What are some of your proudest accomplishments? I once owned an organic cotton candy company called Oscar William’s Gourmet Cotton Candy. It was named after my father-in-law, and it was such a charming business. At one point, the company gained national attention, and we even caught the eye of Mark Zuckerberg’s Facebook Marketing Team. When they sent a film crew out to film our business, I knew we were doing something special.
What are some professional risks you’ve taken that led to positive outcomes? Entering the welltech niche! As a healthcare professional and business owner, it felt like a move I was capable of, but there was (and still is) a lot I had to learn about the space. I’m learning every day, and I can’t wait to see what the future has in store for WIRL.
Where’s your favorite place to get work done? I love working in my sunroom. The space has open windows overlooking our pond. It’s very peaceful.
Name three web tools you can’t live without.
Do you have any professional role models? If so, who? Bonnie Shumofsky Bloom. Bonnie is a talent agent in New York City who I was lucky enough to work with. Watching her overcome barriers as a woman in the workplace — and then face a heavy workload with grace and professionalism — was incredibly motivating. Whenever I need a mental push, I just have to think of her.
What is the one book you would recommend other female entrepreneurs read? A Beautiful Day in the Neighborhood (Neighborly Words of Wisdom from Mister Rogers) by Fred Rogers and Tom Junod.
Do you have favorite podcasts? I always tune into “This Week in Startups” to see what other business owners are up to.
Are you part of any mastermind or networking groups? If so, which ones? IFundWomen is a great program that I’m a part of. I first learned about them on the Today Show, and I’ve been a member ever since.
What does your typical day look like? As you can imagine, there’s a lot of reading, emailing, and calling. But in terms of self-care, I manage to get a lot of breaks in there too.
How do you unplug from work? I’ve found that distancing myself from my phone and computer helps the most. Sometimes that involves turning them off, but it’s also nice to just go for an evening jog and try to keep my mind present in the moment — instead of on my to-do list.
What tips for maintaining work/life balance would you give to other businesswomen? Don’t forget the hyphen in work-life balance. Leaving work at work is the biggest tip I can offer. While everyone wants to make sure they’re working as hard as they can, it’s important to get some space and breathe. Self-care isn’t being lazy; it’s optimizing your performance for the next day and making you happier and healthier in the long run.
What’s something you do every day to take care of yourself? Mini-breaks are a huge help for me. I always take a few moments throughout the day to sing, dance, or read. It just gives me some time to myself, and it breaks up what could be tedious tasks.
What is a quote you live by? “You can’t pour from an empty cup.”
What investments have most helped your business grow?
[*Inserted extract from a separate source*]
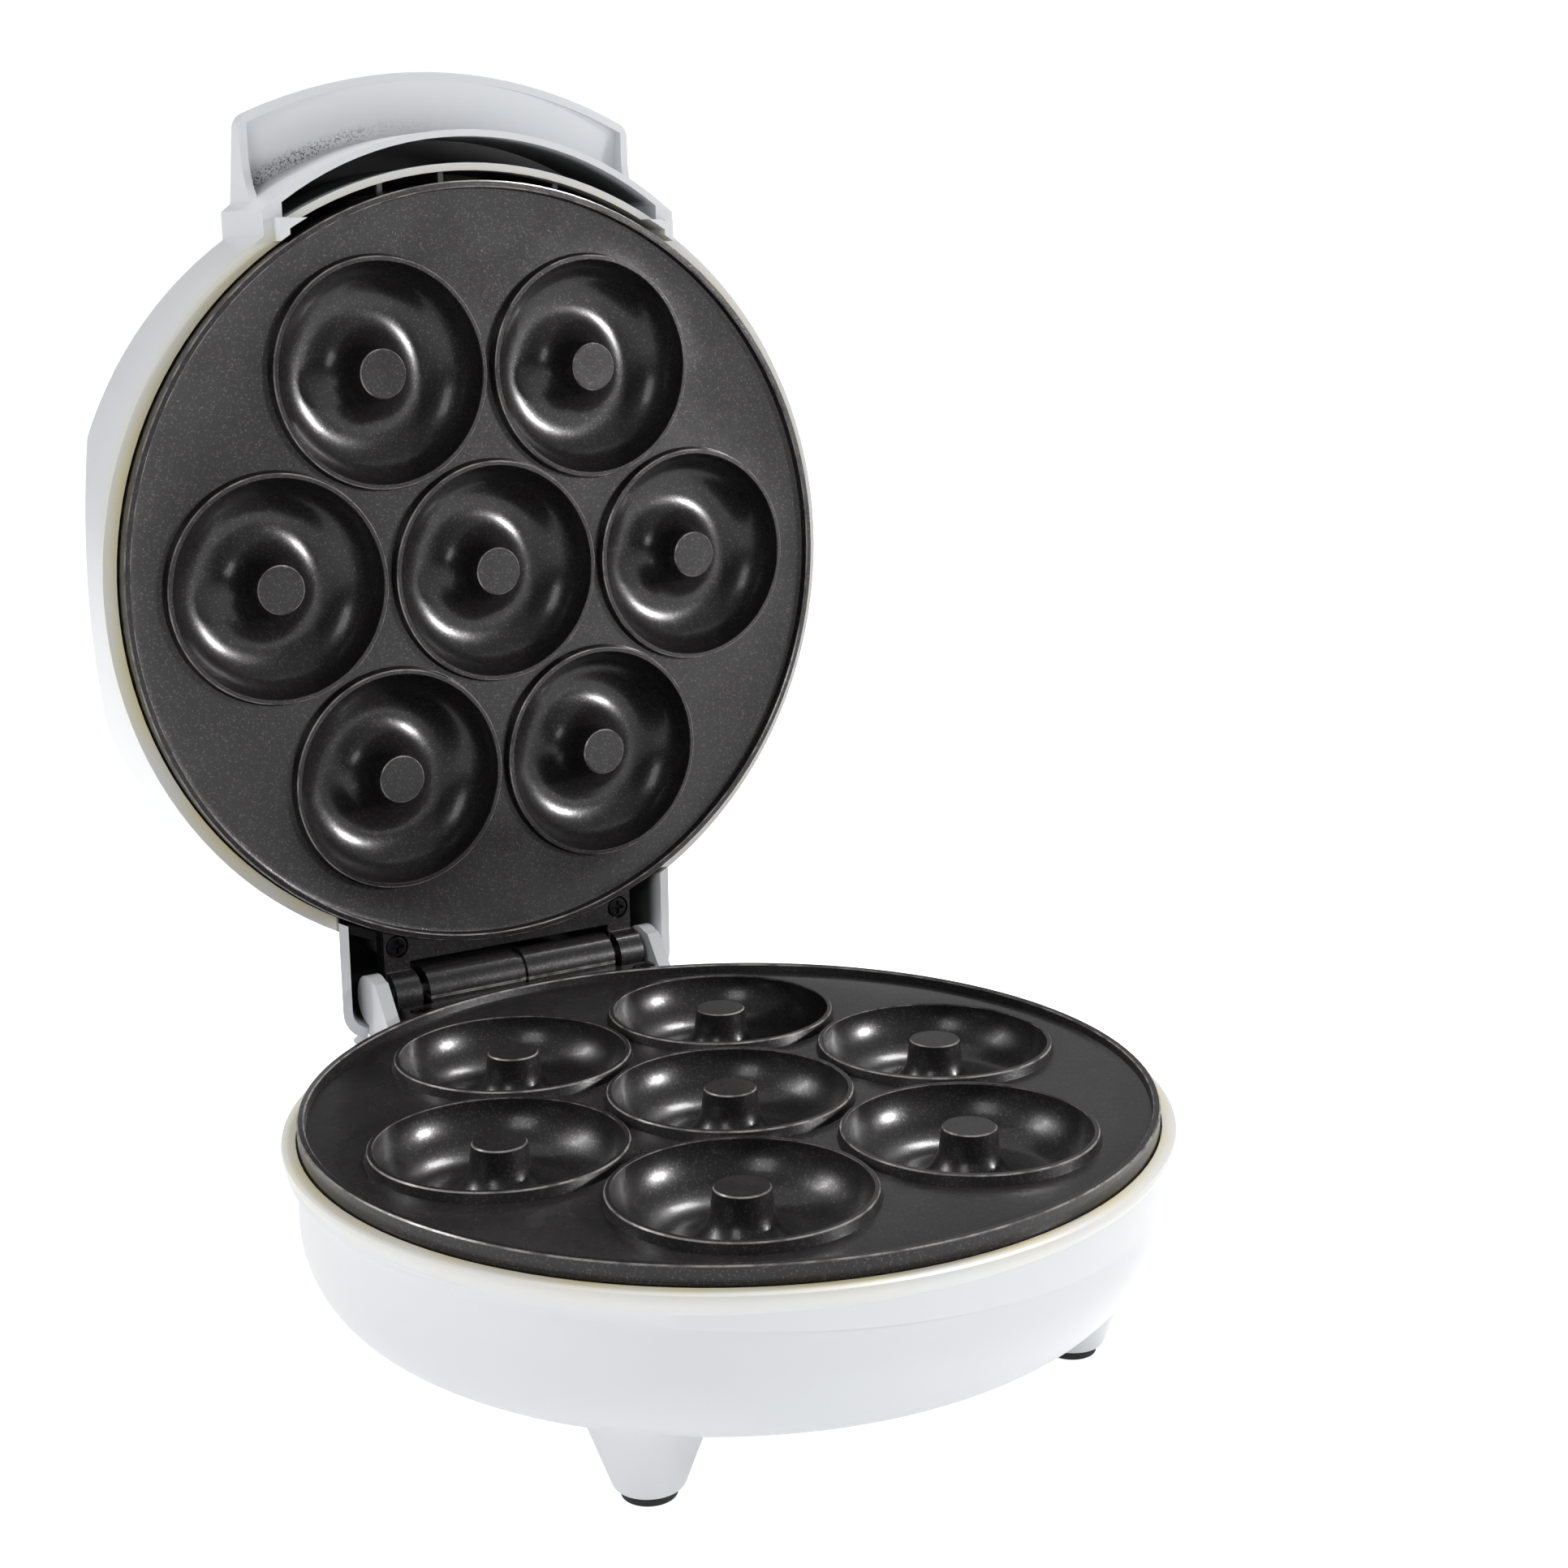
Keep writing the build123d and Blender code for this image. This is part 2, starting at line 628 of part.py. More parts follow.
# ---------------------------------------------------------------- electrics
def thermostat():
    """Snap-disc thermostat against the middle mould, with two tabs."""
    top = cup_bottom - element_gap
    body = drum(thermostat_radius, top - thermostat_height, top)
    for x in (-4, 4):
        body += block(x - 0.4, x + 0.4, -3, 3, top - thermostat_height - 7, top - thermostat_height)
    return body


def thermal_fuse():
    """Thermal fuse in its sleeve, beside the thermostat below the shield."""
    return rod(fuse_radius, -fuse_length / 2, fuse_length / 2, -26, shield_z - shield_thickness - 4)


def terminal_block():
    """Three-way ceramic terminal block on the floor of the base."""
    wide, deep, tall = terminal_size
    floor = -belly_depth + shell_wall
    body = block(-wide / 2, wide / 2, terminal_y - deep / 2, terminal_y + deep / 2, floor, floor + tall)
    for x in (-8, 0, 8):
        body -= Pos(x, terminal_y, floor + tall / 2) * Rot(90, 0, 0) * Cylinder(2, deep + 2)
        body -= drum(1.6, floor + tall - 3, floor + tall + 1, x, terminal_y)
    return body


def wire(points, radius=wire_radius):
    """Insulated wire along straight runs with rounded corners."""
    path = FilletPolyline(*points, radius=4)
    section = Plane(origin=path @ 0, z_dir=path % 0) * Circle(radius)
    return sweep(section, path)


def base_wiring():
    """Leads from the inlet to the terminal block and on towards the thermostat."""
    z = -belly_depth + shell_wall + terminal_size[2] / 2
    block_back = terminal_y + terminal_size[1] / 2
    leads = []
    for x in (-8, 8):
        leads.append(wire([(x / 4, housing_back - 12, -inlet_drop), (x / 4, housing_back - 26, -inlet_drop),
                           (x, block_back + 16, z), (x, block_back, z)]))
        front = terminal_y - terminal_size[1] / 2
        leads.append(wire([(x, front, z), (x, front - 12, z), (x / 2, 14, z), (x / 2, 3.4, z)]))
    return Compound(children=leads)


# ---------------------------------------------------------------- lid, modelled closed
def crown_face(radius, centre_top, low):
    """Half section below the lid's crowned top, out to a radius."""
    fall = (lid_top - lid_edge_top) * (radius / rim_radius) ** 2
    slope = (-1, 2 * fall / radius)
    return make_face([
        Polyline((0, centre_top), (0, low), (radius, low), (radius, centre_top - fall)),
        Spline((radius, centre_top - fall), (0, centre_top), tangents=(slope, (-1, 0))),
    ])


def crown(radius, centre_top, low):
    """Round solid below the lid's crowned top."""
    return revolve(Plane.XZ * crown_face(radius, centre_top, low), Axis.Z, 360)


def lid_dome(offset):
    """Round body of the lid below its top surface, moved inwards by offset."""
    low = rim_drop if offset == 0 else -1.0
    outline = crown_face(rim_radius - offset, lid_top - offset, low)
    corner = outline.vertices().sort_by(Axis.X)[-2:].sort_by(Axis.Y)[-1]
    outline = fillet(corner, lid_shoulder - offset / 2)
    return revolve(Plane.XZ * outline, Axis.Z, 360)


def scallop(side, offset):
    """Long round cutter that hollows one side of the lid's top."""
    angle = math.degrees(math.atan2(lid_top - scallop_low, scallop_reach))
    radius = scallop_radius + offset
    low_point = (side * rim_radius, 0, scallop_low)
    tool = Rot(0, 90, 0) * Cylinder(radius, 4 * rim_radius)
    tool = Rot(0, side * angle, 0) * Pos(0, 0, scallop_radius) * tool
    return Pos(*low_point) * tool


def front_slope(offset):
    """Everything above the sloping front of the lid, to be cut away."""
    start = (-slope_start, slope_top - offset)
    far = (-beyond, start[1] - (beyond - slope_start) * slope_rise)
    near = (-slope_start + 20, start[1] + 20 * slope_rise)
    return side_profile([near, far, (far[0], 2 * lid_top), (near[0], 2 * lid_top)], -beyond, beyond)


def handle_block():
    """Outer form of the handle, with its lower edge cut up from the rim."""
    grip = drum(handle_front, 0, lid_top) & block(
        -handle_half_width, handle_half_width, -beyond, -front_zone, 0, lid_top)
    far = grip.edges().filter_by(Axis.Z).filter_by(lambda e: e.center().Y < -handle_front * 0.8)
    grip = fillet(far, 4.0)
    back = handle_skirt_back + handle_skirt_radius
    low = handle_skirt - handle_skirt_radius
    wide = handle_half_width + 20
    under = block(-wide, wide, -beyond, -back, -5, handle_skirt)
    under += block(-wide, wide, -beyond, -handle_skirt_back, -5, low)
    under += rod(handle_skirt_radius, -wide, wide, -back, low)
    return (grip - under) & crown(handle_front + 5, lid_top, 0)


def handle_hollow():
    """Space under the handle, open downwards, outside the curved wall at its root."""
    half = handle_half_width - handle_wall
    room = drum(handle_front - handle_wall, -2, lid_top) & block(-half, half, -beyond, -front_zone, -2, lid_top)
    room -= drum(arch_radius, -3, lid_top + 1, 0, -arch_centre)
    room -= drum(rim_radius, -3, lid_top + 1)
    return (room - front_slope(shell_wall)) & crown(handle_front + 5, lid_top - shell_wall, -3)


def arch():
    """Curved wall across the handle's root, with the crescent pocket behind it."""
    wall = drum(arch_radius, rim_drop, lid_top - 5, 0, -arch_centre)
    wall &= block(-arch_half_width, arch_half_width, -beyond, -front_zone, 0, lid_top)
    wall += drum(front_wall_outer, rim_drop, lid_top - 5) & block(
        -arch_half_width, arch_half_width, -beyond, -front_zone, 0, lid_top)
    pocket = drum(arch_radius - arch_wall, -2, lid_top, 0, -arch_centre)
    pocket -= drum(front_wall_outer, -3, lid_top + 1)
    pocket &= block(-front_half_width, front_half_width, -beyond, -front_zone, -2, lid_top)
    return wall, pocket - front_slope(shell_wall)


def tail(offset):
    """Rounded hump over the hinge, moved inwards by offset."""
    half = tail_half_width - offset
    back = tail_back - offset
    plan = Pos(0, (back + 20) / 2) * RectangleRounded(2 * half, back - 20, 8 - offset)
    low = tail_rim if offset == 0 else -1.0
    rise = tail_height - offset - low
    return Pos(0, 0, low) * extrude(plan, rise, taper=tail_taper)


def lid_shell():
    """One-piece moulded lid with handle, arch, tail over the hinge and inner towers."""
    arch_solid, pocket = arch()
    shell = lid_dome(0) + handle_block() + arch_solid
    shell -= front_slope(0)
    for side in sides:
        shell -= scallop(side, 0)
    shell += tail(0) - drum(rim_radius - 6, -1, 60)
    room = lid_dome(shell_wall) - front_slope(shell_wall)
    for side in sides:
        room -= scallop(side, shell_wall)
    shell -= room
    shell -= handle_hollow()
    shell -= pocket
    shell -= tail(tail_wall) - drum(rim_radius, tail_inner_rise, 60)
    # rim ledge round the plate, left out at the front wall and at the hinge
    mouth = plate_radius + rim_clearance
    ledge = turned_points((mouth, rim_drop), (rim_radius - 0.5, rim_drop), (rim_radius - 0.5, rim_drop + 5),
                          (rim_radius - shell_wall - 0.3, rim_drop + 5), (mouth, rim_drop + rim_ledge))
    ledge -= block(-front_half_width, front_half_width, -beyond, -front_zone, 0, 20)
    ledge -= block(-tail_half_width + tail_wall, tail_half_width - tail_wall, hinge_zone, beyond, 0, 20)
    shell += ledge
    shell -= drum(front_wall_inner, -2, lid_top - 8) & block(
        -front_half_width, front_half_width, -beyond, -front_zone, -2, lid_top)
    shell = shell - drum(mouth, -2, rim_drop + rim_ledge)
    # ribs in the gap between the plate and the front wall
    for x in rib_places:
        reach = math.sqrt(front_wall_outer ** 2 - x ** 2)
        shell += block(x - rib_thickness / 2, x + rib_thickness / 2, -reach + 0.6, -reach + 5,
                       rim_drop + rim_ledge + 1.5, lid_top - 10)
    # towers that carry the plate
    for x, y in circle_places(shell_screw_circle, shell_screw_angles):
        shell += drum(shell_boss_radius, -boss_end + tower_gap, lid_top, x, -y) & lid_dome(shell_wall / 2)
        shell -= drum(screw_radius + screw_clearance, -boss_end - 1, -boss_end + 8, x, -y)
    # bosses for the two screws of the hinge tab
    seat_z = -(lip_z - tab_drop - tab_thickness - tab_seat_gap)
    for side in sides:
        x, y = side * tab_screw_x, tab_screw_y
        post = drum(tab_boss_radius, seat_z, seat_z + tab_boss_length, x, y)
        shell += post - drum(mouth, 0, skirt_depth + parting_gap + rim_clearance)
        shell -= drum(screw_radius + screw_clearance, seat_z - 1, seat_z + tab_boss_length - 2, x, y)
    for side in sides:
        shell -= drum(lamp_radius + press_fit, lid_top - 8, lid_top + 2, side * lamp_x, -lamp_y)
    return shell


def lamp(side):
    """Small round lens in the lid's top."""
    top = lamp_seat + lamp_show
    lens = drum(lamp_radius, top - lamp_height, top, side * lamp_x, -lamp_y)
    return fillet(lens.edges().filter_by(GeomType.CIRCLE).sort_by(Axis.Z)[-1], 0.5)


def lamp_carrier():
    """Small board behind the two lamps."""
    wide, deep, thick = lamp_board
    top = lamp_seat + lamp_show - lamp_height
    return block(-wide / 2, wide / 2, -lamp_y - deep / 2, -lamp_y + deep / 2, top - thick, top)


def lid_wiring():
    """Leads from the lamps' board back towards the hinge, between the shield and the lid's top."""
    z = lid_top - 9.5
    return Compound(children=[
        wire([(x, -lamp_y + lamp_board[1] / 2, z), (x, -20, z), (1.4 * x, 30, z), (1.4 * x, 84, z)])
        for x in (-5, 5)])


# ---------------------------------------------------------------- assembly
def opened(part):
    """Swing a part of the lid from closed to its open rest position."""
    return part.rotate(hinge_axis, -lid_open_angle)


base_parts = {
    "base_shell": base_shell(),
    "lower_cooking_plate": lower_cooking_plate(),
    "hinge_pin": hinge_pin(),
    "lower_heating_element": heating_element(),
    "lower_element_clamps": element_clamps(),
    "lower_heat_shield": heat_shield(),
    "lower_shield_screws": shield_screws(),
    "lower_tab_screws": tab_screws(),
    "lower_plate_screws": plate_screws(),
    "thermostat": thermostat(),
    "thermal_fuse": thermal_fuse(),
    "terminal_block": terminal_block(),
    "base_wiring": base_wiring(),
    "inlet_plug": inlet_plug(),
}
for place, (foot_px, foot_py) in foot_places().items():
    base_parts[f"foot_pad_{place}"] = foot_pad(foot_px, foot_py)

lid_parts = {
    "lid_shell": lid_shell(),
    "upper_cooking_plate": upper_cooking_plate(),
    "upper_heating_element": flipped(heating_element()),
    "upper_element_clamps": flipped(element_clamps()),
    "upper_heat_shield": flipped(heat_shield()),
    "upper_shield_screws": flipped(shield_screws()),
    "upper_tab_screws": flipped(tab_screws()),
    "power_lamp_lens": lamp(-1),
    "ready_lamp_lens": lamp(1),
    "lamp_board": lamp_carrier(),
    "lid_wiring": lid_wiring(),
}

nodes = dict(base_parts)
nodes.update({name: opened(part) for name, part in lid_parts.items()})

boxes = [part.bounding_box() for part in nodes.values()]
front = min(box.min.Y for box in boxes)
back = max(box.max.Y for box in boxes)
shift_y = -(front + back) / 2
home = Pos(0, shift_y, base_height)

os.makedirs("parts", exist_ok=True)
for name, part in nodes.items():
    export_step(home * part, os.path.join("parts", name + ".step"))

print("moved back by", shift_y, "and up by", base_height)
print("hinge axis at y", hinge_reach + shift_y, "z", base_height)
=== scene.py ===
"""Looks of a seven-ring donut maker: moulded white shells, coated cooking plates and small hardware.

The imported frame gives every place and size. Each moulded or cast piece starts from its frame node,
is welded and shaded smooth, and is then dressed with a procedural finish.
"""
import json
import logging
import math
from dataclasses import dataclass, field
from enum import Enum
from typing import Any, Optional

import bpy
from mathutils import Matrix, Vector


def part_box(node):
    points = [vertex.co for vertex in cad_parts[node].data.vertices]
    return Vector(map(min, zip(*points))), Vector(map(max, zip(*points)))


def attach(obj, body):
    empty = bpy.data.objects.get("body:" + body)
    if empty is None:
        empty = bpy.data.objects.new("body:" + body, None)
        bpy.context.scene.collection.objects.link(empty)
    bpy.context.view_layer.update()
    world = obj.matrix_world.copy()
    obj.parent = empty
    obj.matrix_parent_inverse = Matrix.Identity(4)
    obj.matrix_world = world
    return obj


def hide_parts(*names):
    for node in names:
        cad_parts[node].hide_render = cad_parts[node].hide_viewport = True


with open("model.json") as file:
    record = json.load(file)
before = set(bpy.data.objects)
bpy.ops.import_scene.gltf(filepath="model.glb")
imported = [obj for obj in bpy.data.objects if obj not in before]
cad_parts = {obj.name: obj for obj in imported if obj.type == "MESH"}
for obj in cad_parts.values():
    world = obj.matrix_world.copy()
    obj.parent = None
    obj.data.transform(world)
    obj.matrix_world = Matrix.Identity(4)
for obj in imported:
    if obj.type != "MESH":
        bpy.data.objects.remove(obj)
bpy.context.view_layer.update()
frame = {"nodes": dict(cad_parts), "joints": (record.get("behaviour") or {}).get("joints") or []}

LOG = logging.getLogger("donut_maker")
MM = 0.001


class Body(Enum):
    """The two rigid bodies of the appliance."""

    BASE = "base"
    LID = "lid"


class Facing(Enum):
    """Which way a plate or shell opens at rest, as the index of the axis of its parting plane."""

    UP = 2
    FRONT = 1


# ---------------------------------------------------------------- small helpers
def linear(code: str, alpha: float = 1.0) -> tuple[float, float, float, float]:
    """Turn an sRGB hex colour into linear values.

    Args:
        code: six hex digits, with or without a leading hash.
        alpha: opacity of the colour.

    Returns:
        Linear red, green, blue and the alpha.
    """
    digits = code.lstrip("#")
    parts = [int(digits[i:i + 2], 16) / 255 for i in (0, 2, 4)]
    red, green, blue = [p / 12.92 if p <= 0.04045 else ((p + 0.055) / 1.055) ** 2.4 for p in parts]
    return (red, green, blue, alpha)


def add_node(tree: bpy.types.NodeTree, kind: str, settings: Optional[dict[str, Any]] = None,
             **inputs: Any) -> bpy.types.Node:
    """Add a shader node with its settings, values and links.

    Args:
        tree: node tree that takes the node.
        kind: the node's type name, without the common prefix.
        settings: properties of the node.
        inputs: socket values or output sockets to link, by socket name with spaces as underscores,
            or by position as s0, s1 and so on.

    Returns:
        The new node.
    """
    node = tree.nodes.new("ShaderNode" + kind)
    for name, value in (settings or {}).items():
        setattr(node, name, value)
    for name, value in inputs.items():
        position = name[1:]
        socket = node.inputs[int(position)] if position.isdigit() else node.inputs[name.replace("_", " ")]
        if isinstance(value, bpy.types.NodeSocket):
            tree.links.new(value, socket)
        else:
            socket.default_value = value
    return node


def deselect() -> None:
    """Deselect every object."""
    bpy.ops.object.select_all(action="DESELECT")


def activate(obj: bpy.types.Object) -> None:
    """Make one object the only selected and active one."""
    deselect()
    obj.select_set(True)
    bpy.context.view_layer.objects.active = obj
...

Past and current business relationships. I’m always amazed at how many inspiring and kind people I’ve met, and nothing has helped me more than building strong relationships with them.
Business-wise, where do you see yourself in 10 years? In 10 years, I’ll be 57. I’d say my dream scenario would be mentoring budding entrepreneurs!
What advice would you give your younger self? Don’t waste time because you can’t get it back — but never lose yourself in work.
What is the number one piece of advice would you give to someone who wants to run a web-based business? Just like any other business, it won’t happen overnight. Be prepared to spend a good portion of your time building relationships with people in real life, face-to-face.